CASE: Termination of Removal Proceedings with an Approved I-130 Petition
CLIENT: Chinese
LOCATION: Cincinnati, Ohio (USCIS) / Cleveland, Ohio (EOIR)
Our client is a Chinese citizen who came to the U.S. on a B-2 Visitor’s Visa in December 2005. She remained in the United States after her authorized stay expired. Because of her overstay, she was placed in removal proceedings, which was initiated at the Los Angeles Immigration Court in California.
Our client married his second husband in December 2011 in Ohio. She initially contacted our office for a Change of Venue to Cleveland. She retained our office on January 12, 2012.

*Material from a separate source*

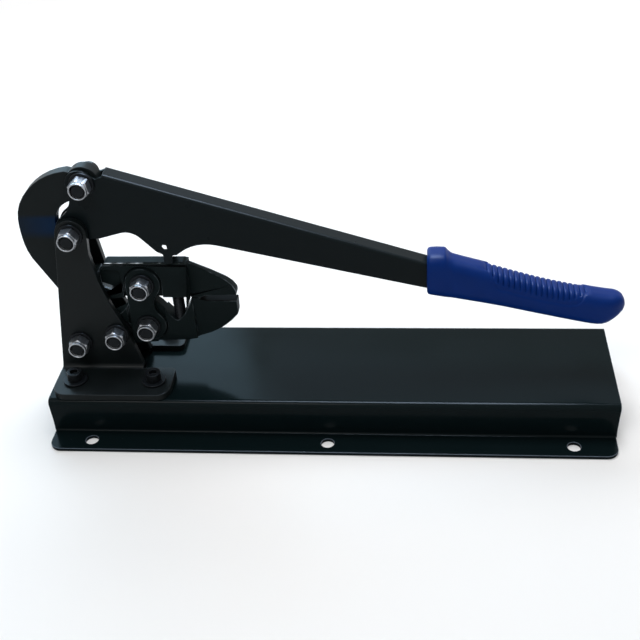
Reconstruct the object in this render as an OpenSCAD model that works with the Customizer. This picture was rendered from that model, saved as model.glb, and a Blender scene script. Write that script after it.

We then filed a Motion for Change of Venue from Los Angeles to Cleveland on behalf of our client. The Immigration Judge granted the Motion and her case was transferred to the Cleveland Immigration Court.
Our office then prepared and filed an I-130 Petition with a lot of bona fide marriage evidence on January 26, 2012. The petition also included a bona fide marriage exception letter.
While the I-130 petition was pending, our client appeared at the Cleveland Immigration Court on January 25, 2012 for her initial master calendar hearing. Attorney Sung Hee (Glen) Yu from our office represented her at the hearing, did pleadings and sought adjustment of status relief upon approval of the I-130 petition.
Our client’s I-130 interview was scheduled on October 29, 2012 at the Cincinnati USCIS Field Office. Prior to the interview, our office thoroughly prepared our client and his husband for the interview. Attorney Yu also accompanied them at their interview. The interview lasted one hour, our clients were separated, but the I-130 petition was eventually approved on December 8, 2012.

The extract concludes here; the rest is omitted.